Here’s where I make the standard disclosure that Bragg is a friend and former colleague of mine at the SDNY. I have always liked and deeply respected him, and I still do. We can’t possibly know for sure, but I strongly suspect that Bragg believes in this case. I don’t think he brought it out of ill intentions. But it’s impossible for Bragg, or anybody seeking election or reelection as a DA, to completely divorce the political implications from a high-profile charging decision.

The problem is not only that Bragg charged his case — which was plainly the least serious of the four indictments, even if we assume that it was legally valid — but that it was the first to be indicted and the only one tried. He poisoned the well for everything that followed. If you have four arguments and you lead with the worst one, you’re sabotaging your own cause.

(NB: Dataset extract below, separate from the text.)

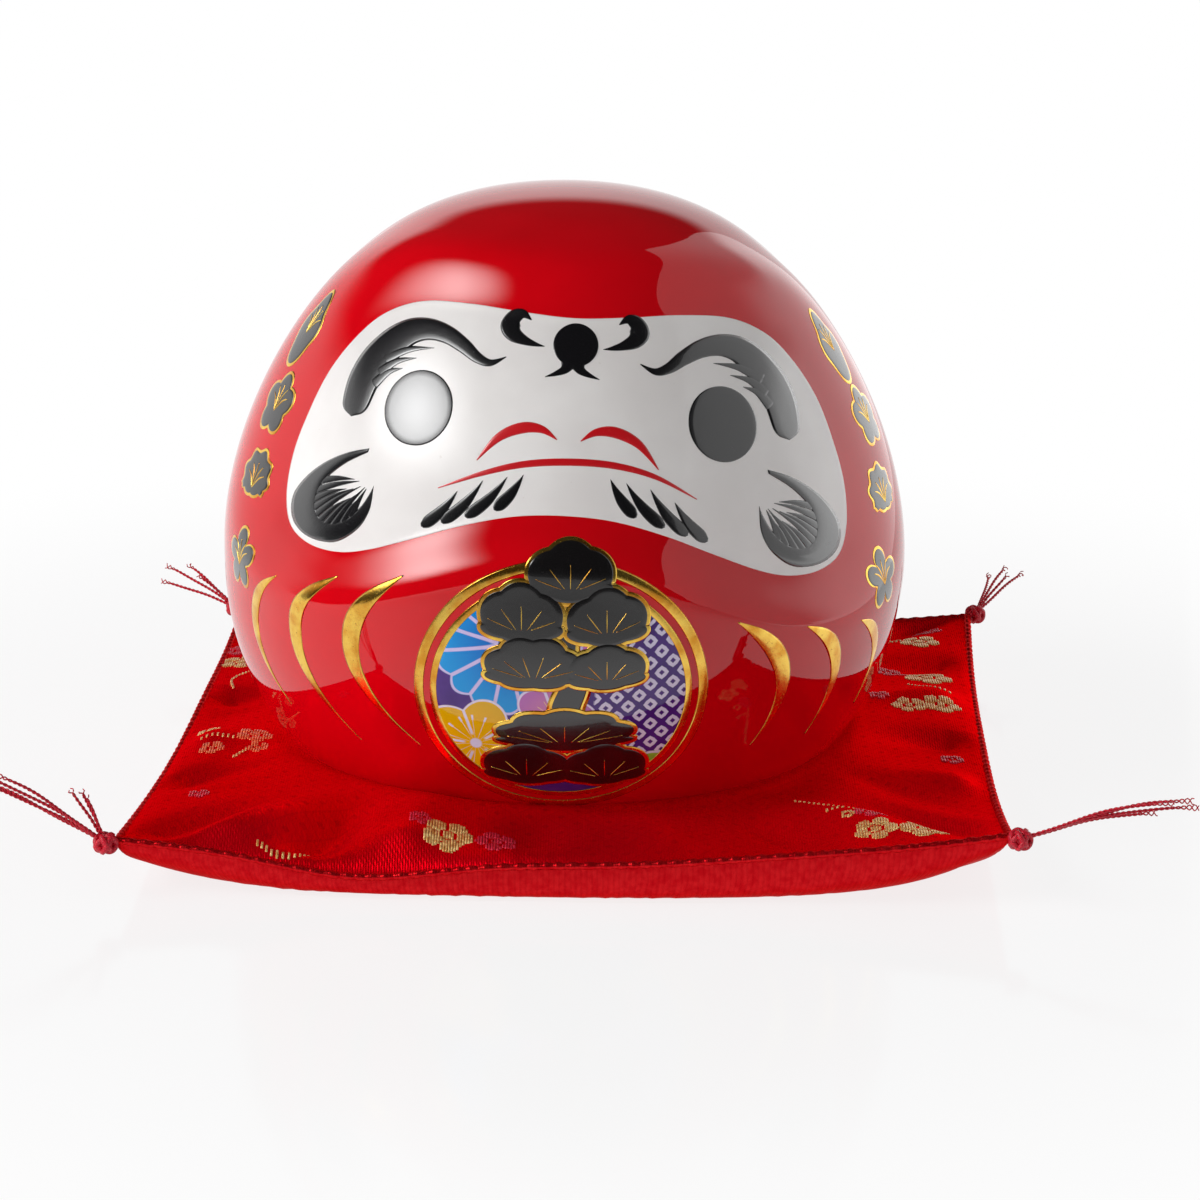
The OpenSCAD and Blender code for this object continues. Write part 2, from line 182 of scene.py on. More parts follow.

Beyond that, Bragg’s charge was such an obvious stretch that it played right into Trump’s persecution narrative on the campaign trail. Trump’s serial prosecutions inarguably helped him emerge from the pack and win the Republican primary. There are too many factors to credit or blame any one of them for Trump’s showing in the 2024 general election, his best ever. But it’s clear now that the general populace was entirely unmoved by the hush-money case. Heck, in Manhattan itself — the scene of the crime! — Trump did five points better in 2024 than in 2020, moving from 12 percent to 17 percent of the vote. Trump gained more percentage points in Manhattan than he did across the entire country.

It’s over now; Bragg’s case will never reach a conclusion, and Trump is headed back to the White House. He’s not getting sentenced now or in 2029. The DA has done enough damage. It’s time to let it go.